DATA LISTING:
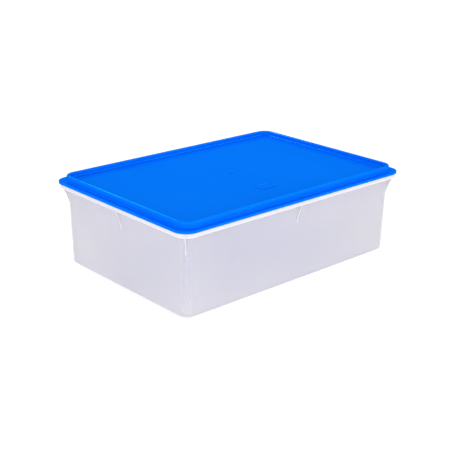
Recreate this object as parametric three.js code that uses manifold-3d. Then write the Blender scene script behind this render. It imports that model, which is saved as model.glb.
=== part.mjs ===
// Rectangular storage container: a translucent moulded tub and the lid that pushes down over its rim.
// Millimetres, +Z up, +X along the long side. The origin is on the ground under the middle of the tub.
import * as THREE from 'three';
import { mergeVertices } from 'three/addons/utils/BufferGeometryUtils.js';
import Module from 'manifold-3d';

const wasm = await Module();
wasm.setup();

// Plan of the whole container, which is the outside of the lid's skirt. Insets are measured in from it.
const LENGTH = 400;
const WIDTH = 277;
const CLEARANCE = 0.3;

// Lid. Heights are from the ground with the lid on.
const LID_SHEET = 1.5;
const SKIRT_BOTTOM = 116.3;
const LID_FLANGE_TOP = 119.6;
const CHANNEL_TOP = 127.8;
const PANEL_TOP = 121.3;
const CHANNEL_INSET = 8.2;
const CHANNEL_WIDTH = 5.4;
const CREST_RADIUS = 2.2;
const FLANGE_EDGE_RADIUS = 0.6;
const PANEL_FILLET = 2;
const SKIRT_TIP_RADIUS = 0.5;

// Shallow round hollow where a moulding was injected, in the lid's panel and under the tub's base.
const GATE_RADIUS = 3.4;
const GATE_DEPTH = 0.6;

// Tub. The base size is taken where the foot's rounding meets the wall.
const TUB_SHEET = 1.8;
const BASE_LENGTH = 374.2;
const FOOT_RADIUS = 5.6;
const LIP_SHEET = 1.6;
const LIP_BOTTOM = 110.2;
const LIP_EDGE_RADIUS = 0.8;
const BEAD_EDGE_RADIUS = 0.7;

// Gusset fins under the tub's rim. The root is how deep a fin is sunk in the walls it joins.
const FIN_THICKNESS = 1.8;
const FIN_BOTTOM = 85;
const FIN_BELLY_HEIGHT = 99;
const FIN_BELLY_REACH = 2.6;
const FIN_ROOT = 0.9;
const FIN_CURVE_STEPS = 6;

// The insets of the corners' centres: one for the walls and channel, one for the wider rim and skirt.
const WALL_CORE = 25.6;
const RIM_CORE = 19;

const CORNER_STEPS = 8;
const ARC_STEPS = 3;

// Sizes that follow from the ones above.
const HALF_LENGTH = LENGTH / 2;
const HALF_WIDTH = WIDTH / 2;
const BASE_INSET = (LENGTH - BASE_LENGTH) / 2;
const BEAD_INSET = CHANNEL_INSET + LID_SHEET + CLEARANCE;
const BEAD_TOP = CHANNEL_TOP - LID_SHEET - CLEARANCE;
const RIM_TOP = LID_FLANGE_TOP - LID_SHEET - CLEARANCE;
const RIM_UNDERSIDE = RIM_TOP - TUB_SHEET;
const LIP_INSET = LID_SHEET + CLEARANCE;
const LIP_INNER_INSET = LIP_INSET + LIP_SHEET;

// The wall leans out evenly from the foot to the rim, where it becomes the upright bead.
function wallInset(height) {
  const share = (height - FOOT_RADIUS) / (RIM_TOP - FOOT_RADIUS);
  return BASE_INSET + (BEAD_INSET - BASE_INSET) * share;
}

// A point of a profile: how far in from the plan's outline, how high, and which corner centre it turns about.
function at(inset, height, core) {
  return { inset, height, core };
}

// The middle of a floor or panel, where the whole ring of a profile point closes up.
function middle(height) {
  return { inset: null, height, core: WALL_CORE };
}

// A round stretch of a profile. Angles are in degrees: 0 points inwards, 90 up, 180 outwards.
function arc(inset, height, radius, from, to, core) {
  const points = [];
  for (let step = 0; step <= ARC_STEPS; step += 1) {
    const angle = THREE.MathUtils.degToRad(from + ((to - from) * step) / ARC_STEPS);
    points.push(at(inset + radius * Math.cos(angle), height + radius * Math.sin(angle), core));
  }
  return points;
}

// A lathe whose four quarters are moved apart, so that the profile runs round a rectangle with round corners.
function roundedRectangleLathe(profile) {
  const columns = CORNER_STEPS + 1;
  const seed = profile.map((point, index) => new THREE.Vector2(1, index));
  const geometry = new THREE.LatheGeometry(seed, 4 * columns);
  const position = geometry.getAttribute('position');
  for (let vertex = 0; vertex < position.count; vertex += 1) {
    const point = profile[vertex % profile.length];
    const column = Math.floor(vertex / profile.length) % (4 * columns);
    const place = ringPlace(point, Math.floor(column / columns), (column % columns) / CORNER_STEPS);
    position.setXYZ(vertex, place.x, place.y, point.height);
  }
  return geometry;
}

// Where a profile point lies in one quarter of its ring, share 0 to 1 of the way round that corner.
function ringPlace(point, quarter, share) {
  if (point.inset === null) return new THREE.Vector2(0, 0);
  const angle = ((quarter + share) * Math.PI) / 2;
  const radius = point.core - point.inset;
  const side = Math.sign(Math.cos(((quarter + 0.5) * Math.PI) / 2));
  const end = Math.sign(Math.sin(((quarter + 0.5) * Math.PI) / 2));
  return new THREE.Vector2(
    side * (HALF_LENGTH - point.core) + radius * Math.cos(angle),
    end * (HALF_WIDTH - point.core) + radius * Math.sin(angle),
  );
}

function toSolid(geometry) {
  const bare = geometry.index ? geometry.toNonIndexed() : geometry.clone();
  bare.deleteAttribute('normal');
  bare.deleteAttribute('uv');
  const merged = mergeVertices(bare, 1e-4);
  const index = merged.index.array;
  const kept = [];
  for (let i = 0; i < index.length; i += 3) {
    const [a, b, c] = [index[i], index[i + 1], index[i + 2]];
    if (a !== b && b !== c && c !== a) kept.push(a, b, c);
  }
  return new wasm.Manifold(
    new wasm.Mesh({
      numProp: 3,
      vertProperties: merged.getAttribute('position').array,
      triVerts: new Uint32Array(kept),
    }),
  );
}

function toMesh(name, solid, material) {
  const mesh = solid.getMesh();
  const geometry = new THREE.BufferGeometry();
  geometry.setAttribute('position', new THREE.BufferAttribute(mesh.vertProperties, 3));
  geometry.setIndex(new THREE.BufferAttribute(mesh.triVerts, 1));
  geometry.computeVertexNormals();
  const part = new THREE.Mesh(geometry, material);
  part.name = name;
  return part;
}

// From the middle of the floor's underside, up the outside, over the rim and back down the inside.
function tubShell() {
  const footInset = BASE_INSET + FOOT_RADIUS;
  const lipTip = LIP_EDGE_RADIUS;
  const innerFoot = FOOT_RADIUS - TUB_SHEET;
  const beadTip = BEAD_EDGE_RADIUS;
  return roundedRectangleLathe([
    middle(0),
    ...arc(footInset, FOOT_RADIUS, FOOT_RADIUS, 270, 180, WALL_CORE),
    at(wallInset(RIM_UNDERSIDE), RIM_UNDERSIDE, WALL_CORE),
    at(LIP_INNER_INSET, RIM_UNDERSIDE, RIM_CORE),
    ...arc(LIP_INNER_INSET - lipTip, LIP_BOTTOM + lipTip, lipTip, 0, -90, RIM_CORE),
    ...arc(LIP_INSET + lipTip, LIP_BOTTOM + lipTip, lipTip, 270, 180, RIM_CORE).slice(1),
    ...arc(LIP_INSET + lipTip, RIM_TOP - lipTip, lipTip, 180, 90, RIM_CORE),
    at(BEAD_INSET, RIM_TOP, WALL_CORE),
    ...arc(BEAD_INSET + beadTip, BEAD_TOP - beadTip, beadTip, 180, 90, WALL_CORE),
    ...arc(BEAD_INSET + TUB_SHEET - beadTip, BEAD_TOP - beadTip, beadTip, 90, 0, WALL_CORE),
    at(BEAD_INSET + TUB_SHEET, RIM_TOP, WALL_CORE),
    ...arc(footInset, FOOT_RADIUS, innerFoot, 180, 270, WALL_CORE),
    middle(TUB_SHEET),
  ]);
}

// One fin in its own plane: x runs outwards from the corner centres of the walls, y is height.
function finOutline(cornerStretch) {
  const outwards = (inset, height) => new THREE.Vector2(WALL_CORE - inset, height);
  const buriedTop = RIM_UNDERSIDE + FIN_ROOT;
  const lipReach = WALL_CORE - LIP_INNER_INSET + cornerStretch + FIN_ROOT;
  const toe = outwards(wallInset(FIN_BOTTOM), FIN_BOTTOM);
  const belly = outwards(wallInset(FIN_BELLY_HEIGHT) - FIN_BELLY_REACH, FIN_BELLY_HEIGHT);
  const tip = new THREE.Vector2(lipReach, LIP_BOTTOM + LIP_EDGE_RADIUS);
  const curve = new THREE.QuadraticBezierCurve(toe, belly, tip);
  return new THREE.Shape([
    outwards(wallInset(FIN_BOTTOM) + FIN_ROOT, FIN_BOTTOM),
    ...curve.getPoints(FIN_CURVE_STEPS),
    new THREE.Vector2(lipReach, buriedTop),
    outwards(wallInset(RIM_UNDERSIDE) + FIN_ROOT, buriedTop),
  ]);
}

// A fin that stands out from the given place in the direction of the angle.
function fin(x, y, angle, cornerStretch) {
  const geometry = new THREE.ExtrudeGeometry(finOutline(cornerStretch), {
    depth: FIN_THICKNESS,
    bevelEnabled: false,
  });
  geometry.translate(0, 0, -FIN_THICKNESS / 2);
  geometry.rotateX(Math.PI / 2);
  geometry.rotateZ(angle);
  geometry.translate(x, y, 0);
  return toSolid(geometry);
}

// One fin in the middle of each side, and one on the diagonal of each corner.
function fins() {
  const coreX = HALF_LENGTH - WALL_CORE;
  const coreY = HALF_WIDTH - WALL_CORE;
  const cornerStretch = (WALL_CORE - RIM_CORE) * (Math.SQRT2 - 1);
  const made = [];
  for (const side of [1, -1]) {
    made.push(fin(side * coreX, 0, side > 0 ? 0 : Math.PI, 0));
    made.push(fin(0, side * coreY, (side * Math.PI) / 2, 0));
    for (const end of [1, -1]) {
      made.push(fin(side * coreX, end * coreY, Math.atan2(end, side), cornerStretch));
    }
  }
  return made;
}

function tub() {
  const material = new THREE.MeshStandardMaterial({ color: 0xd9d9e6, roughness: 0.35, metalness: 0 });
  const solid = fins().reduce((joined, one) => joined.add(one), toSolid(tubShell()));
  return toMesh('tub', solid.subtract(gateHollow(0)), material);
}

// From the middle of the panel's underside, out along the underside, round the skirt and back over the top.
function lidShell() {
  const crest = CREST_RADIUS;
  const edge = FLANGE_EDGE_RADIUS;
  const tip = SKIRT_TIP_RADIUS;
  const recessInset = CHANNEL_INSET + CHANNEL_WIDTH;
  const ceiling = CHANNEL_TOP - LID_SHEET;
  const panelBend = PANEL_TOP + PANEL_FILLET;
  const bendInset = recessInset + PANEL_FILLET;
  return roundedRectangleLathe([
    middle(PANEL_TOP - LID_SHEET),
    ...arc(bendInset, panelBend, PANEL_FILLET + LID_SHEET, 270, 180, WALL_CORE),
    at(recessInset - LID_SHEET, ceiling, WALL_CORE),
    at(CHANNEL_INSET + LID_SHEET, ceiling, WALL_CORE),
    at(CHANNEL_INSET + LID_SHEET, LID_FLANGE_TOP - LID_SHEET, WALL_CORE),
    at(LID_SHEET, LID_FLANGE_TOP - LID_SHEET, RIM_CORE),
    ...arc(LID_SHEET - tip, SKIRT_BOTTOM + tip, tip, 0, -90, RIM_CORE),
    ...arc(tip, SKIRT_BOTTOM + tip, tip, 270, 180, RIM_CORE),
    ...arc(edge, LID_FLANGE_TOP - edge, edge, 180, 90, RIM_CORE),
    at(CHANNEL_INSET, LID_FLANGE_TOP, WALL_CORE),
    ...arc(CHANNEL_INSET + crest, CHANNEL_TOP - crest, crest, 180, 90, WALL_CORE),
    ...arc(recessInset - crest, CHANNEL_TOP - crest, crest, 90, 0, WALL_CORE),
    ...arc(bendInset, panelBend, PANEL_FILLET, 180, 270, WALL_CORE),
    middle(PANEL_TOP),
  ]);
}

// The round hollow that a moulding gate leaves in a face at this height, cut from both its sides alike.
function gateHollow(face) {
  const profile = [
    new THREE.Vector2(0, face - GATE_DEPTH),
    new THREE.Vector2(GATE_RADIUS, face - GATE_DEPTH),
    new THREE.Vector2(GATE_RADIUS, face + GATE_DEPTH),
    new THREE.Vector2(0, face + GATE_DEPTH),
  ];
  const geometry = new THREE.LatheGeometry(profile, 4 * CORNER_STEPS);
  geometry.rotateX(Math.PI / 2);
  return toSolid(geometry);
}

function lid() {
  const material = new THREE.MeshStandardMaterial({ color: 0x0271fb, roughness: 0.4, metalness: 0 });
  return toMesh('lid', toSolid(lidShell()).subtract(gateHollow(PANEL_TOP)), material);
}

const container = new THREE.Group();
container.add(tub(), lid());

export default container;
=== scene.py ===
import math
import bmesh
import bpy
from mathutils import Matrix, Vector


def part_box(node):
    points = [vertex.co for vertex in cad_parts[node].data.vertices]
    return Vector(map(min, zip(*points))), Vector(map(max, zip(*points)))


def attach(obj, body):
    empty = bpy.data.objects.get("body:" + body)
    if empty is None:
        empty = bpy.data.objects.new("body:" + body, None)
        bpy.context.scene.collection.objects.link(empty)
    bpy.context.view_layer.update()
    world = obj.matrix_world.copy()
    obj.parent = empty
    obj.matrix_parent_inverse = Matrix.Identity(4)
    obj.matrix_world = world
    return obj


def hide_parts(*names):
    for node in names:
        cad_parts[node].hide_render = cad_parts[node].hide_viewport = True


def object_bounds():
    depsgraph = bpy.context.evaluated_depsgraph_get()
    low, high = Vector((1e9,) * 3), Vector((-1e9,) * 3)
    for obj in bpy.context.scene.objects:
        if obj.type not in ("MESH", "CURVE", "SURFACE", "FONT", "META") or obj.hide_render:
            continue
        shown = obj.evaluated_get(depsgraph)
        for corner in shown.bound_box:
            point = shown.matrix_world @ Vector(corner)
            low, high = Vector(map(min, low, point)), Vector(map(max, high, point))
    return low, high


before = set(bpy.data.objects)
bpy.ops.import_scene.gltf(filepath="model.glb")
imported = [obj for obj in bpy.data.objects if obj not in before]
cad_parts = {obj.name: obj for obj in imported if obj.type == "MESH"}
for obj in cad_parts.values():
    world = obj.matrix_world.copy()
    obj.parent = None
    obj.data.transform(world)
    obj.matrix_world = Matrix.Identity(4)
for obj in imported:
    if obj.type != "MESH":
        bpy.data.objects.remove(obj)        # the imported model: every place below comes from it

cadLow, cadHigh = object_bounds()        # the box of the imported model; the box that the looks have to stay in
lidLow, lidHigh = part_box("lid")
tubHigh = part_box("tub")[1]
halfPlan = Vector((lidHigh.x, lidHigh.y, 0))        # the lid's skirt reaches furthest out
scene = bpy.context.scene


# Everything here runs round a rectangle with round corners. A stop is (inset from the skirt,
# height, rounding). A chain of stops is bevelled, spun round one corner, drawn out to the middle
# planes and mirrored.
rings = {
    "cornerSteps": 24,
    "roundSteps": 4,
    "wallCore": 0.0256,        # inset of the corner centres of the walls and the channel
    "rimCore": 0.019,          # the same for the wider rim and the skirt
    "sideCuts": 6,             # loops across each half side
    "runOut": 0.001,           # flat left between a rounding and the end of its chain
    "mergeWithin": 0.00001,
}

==

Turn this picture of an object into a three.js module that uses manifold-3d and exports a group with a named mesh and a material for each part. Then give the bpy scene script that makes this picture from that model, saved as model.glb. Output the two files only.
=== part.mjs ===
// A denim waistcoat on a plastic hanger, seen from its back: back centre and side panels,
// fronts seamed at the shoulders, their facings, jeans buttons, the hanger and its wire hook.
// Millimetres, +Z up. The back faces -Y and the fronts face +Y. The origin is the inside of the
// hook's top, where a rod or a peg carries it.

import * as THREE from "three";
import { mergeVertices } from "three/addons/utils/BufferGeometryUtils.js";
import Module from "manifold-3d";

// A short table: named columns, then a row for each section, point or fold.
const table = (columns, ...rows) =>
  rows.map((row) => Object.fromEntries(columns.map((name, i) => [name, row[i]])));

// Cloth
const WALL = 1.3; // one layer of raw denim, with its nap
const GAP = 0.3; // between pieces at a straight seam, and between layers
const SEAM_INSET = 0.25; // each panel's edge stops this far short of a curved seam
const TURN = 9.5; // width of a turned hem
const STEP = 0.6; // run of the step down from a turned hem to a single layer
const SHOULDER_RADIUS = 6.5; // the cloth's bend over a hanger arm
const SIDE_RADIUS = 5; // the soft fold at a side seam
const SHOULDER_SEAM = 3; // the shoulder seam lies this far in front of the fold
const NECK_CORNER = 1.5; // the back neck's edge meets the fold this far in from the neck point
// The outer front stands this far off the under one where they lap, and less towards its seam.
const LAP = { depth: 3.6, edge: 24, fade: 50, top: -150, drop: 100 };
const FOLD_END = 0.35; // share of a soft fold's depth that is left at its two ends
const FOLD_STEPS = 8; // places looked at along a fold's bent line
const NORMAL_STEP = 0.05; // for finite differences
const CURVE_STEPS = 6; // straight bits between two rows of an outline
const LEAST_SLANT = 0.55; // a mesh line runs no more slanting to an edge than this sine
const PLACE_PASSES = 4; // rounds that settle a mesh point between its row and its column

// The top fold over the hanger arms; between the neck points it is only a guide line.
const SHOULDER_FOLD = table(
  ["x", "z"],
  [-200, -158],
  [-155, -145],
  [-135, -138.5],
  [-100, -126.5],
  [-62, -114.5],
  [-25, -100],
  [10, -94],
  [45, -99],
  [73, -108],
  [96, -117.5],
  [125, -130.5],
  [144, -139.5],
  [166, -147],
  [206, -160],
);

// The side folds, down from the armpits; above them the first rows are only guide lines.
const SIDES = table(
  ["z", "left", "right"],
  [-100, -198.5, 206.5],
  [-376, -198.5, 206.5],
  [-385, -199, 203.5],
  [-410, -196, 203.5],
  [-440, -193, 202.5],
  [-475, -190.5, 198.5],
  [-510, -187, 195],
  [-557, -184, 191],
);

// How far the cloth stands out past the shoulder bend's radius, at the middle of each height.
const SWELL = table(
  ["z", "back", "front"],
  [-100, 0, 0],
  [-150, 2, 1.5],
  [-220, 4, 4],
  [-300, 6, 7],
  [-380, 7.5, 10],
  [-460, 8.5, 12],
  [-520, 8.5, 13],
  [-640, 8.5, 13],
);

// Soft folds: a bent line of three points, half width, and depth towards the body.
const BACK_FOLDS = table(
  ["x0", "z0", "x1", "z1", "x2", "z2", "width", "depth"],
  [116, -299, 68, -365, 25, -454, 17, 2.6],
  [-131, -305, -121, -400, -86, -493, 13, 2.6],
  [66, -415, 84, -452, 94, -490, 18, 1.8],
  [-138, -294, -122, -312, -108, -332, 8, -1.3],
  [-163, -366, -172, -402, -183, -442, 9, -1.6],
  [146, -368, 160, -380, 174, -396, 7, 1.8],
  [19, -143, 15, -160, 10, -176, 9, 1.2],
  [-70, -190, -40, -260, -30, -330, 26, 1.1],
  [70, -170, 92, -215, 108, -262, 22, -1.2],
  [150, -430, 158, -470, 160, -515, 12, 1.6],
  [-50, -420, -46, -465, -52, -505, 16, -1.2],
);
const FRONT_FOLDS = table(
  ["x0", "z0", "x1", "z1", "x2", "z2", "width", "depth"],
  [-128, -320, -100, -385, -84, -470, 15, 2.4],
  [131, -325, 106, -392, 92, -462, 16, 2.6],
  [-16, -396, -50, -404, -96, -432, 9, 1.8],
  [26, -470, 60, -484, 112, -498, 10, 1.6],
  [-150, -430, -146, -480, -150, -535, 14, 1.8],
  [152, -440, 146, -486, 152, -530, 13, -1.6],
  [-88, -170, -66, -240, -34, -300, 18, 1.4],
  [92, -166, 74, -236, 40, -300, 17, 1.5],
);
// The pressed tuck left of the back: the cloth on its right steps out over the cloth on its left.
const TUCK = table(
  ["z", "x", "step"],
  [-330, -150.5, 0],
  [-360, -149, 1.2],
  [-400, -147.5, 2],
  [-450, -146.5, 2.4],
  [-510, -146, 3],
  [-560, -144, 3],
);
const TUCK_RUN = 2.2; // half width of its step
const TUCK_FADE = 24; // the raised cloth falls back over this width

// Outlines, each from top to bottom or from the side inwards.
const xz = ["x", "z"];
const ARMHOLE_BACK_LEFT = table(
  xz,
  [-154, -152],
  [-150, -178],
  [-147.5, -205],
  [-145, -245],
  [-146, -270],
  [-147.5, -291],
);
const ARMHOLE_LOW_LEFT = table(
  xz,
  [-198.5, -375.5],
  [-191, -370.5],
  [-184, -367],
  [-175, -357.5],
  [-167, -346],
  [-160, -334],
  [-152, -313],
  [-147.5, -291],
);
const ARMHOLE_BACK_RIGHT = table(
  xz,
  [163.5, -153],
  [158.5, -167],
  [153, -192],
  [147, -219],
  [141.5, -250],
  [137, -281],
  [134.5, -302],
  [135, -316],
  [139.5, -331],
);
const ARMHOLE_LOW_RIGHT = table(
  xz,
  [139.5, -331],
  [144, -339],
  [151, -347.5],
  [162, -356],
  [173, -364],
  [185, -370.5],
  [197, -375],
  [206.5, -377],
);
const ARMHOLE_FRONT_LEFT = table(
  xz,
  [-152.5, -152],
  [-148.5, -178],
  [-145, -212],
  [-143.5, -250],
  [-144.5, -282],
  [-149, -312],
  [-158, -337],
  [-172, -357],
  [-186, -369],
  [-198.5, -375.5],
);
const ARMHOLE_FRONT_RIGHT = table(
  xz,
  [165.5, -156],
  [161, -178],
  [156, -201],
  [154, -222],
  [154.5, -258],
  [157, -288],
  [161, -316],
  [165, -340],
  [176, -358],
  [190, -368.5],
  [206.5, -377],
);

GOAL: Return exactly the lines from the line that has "its sides alike." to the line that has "cad_parts[node].hide_render = cad_parts[node].hide_viewport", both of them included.

PROBLEM SOLUTION:
// The round hollow that a moulding gate leaves in a face at this height, cut from both its sides alike.
function gateHollow(face) {
  const profile = [
    new THREE.Vector2(0, face - GATE_DEPTH),
    new THREE.Vector2(GATE_RADIUS, face - GATE_DEPTH),
    new THREE.Vector2(GATE_RADIUS, face + GATE_DEPTH),
    new THREE.Vector2(0, face + GATE_DEPTH),
  ];
  const geometry = new THREE.LatheGeometry(profile, 4 * CORNER_STEPS);
  geometry.rotateX(Math.PI / 2);
  return toSolid(geometry);
}

function lid() {
  const material = new THREE.MeshStandardMaterial({ color: 0x0271fb, roughness: 0.4, metalness: 0 });
  return toMesh('lid', toSolid(lidShell()).subtract(gateHollow(PANEL_TOP)), material);
}

const container = new THREE.Group();
container.add(tub(), lid());

export default container;
=== scene.py ===
import math
import bmesh
import bpy
from mathutils import Matrix, Vector


def part_box(node):
    points = [vertex.co for vertex in cad_parts[node].data.vertices]
    return Vector(map(min, zip(*points))), Vector(map(max, zip(*points)))


def attach(obj, body):
    empty = bpy.data.objects.get("body:" + body)
    if empty is None:
        empty = bpy.data.objects.new("body:" + body, None)
        bpy.context.scene.collection.objects.link(empty)
    bpy.context.view_layer.update()
    world = obj.matrix_world.copy()
    obj.parent = empty
    obj.matrix_parent_inverse = Matrix.Identity(4)
    obj.matrix_world = world
    return obj


def hide_parts(*names):
    for node in names:
        cad_parts[node].hide_render = cad_parts[node].hide_viewport = True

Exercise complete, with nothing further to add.